Convention center officials recently partnered with the city of San Diego and JMI Realty to retain the consulting firm Convention Sports and Leisure International. Among other issues, a $90,000 study is weighing options to expand the center, including the possible use of noncontiguous nearby buildings to create a “campuslike environment” or satellite facilities to accommodate events.

Johnson said center officials will likely be presenting options from consultants to the San Diego City Council sometime this fall. Also, the San Diego Convention Center Corp., which operates the facility, is considering applying to a state program known as the Infrastructure Bank, to finance needed improvements to the existing facility, including repairs to the Sails Pavilion fabric structure.

In a separate study announced recently by center operators, consultants at The Superlative Group are examining potential naming-rights and sponsorship programs that could help the center pay for other long-term operating and maintenance needs.

According to a report issued in May by the San Diego County Grand Jury, the convention center faces a projected shortfall of approximately $43.9 million for capital, operations and maintenance expenses for fiscal years 2016 through 2020, for an average of $8.7 million annually. The price to replace the sails and the flooring of the Sails Pavilion alone is estimated at more than $15.6 million.

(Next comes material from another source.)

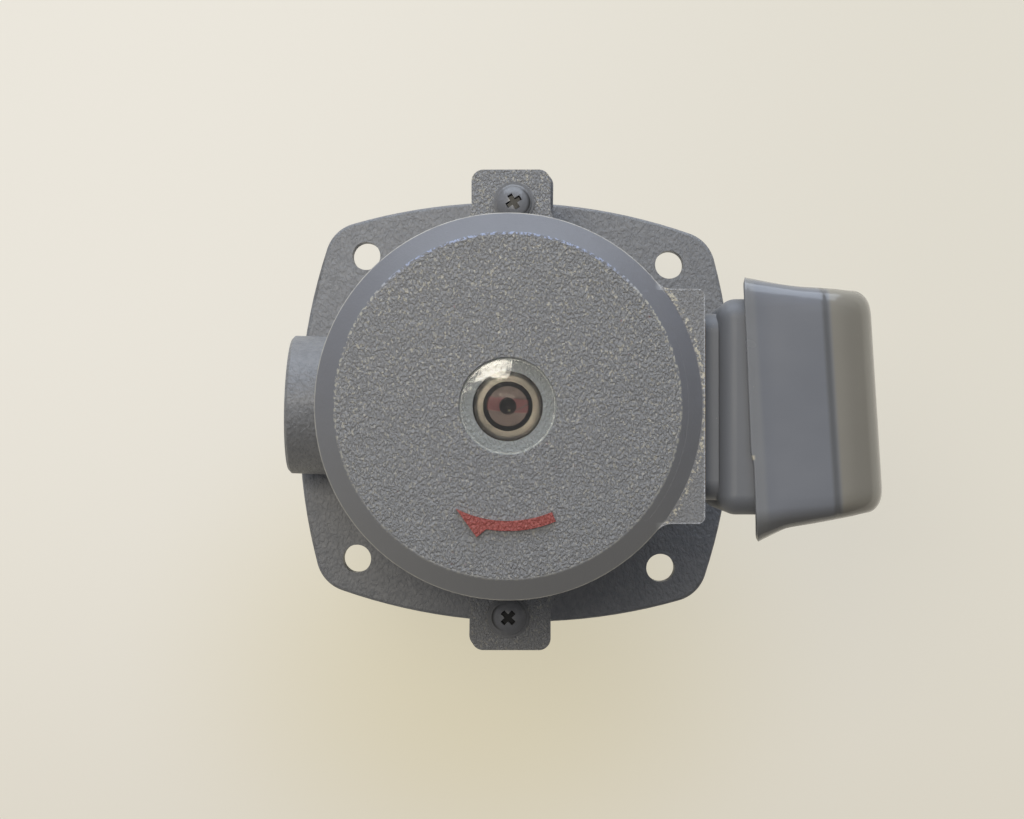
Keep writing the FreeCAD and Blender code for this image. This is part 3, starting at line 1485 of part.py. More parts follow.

The nonprofit Comic-Con International is based in San Diego and has been holding its annual event in the city since 1970, when it was a small niche gathering for comic book geeks staged in a meeting room at downtown’s US Grant hotel.

It has since exploded into a global promotional platform for producers of movies, TV shows, comic books and other media, aiming to reach target fans passionate for all things geared to the worlds of superheroes, science fiction, horror and fantasy.

In addition to the crowds and party atmosphere that pervade the convention center and surrounding downtown area, Glanzer said this year’s event will feature programs held at the new downtown Central Library in East Village, including a Comic-Con art gallery showcasing archive artwork from the event’s four-decade-plus history.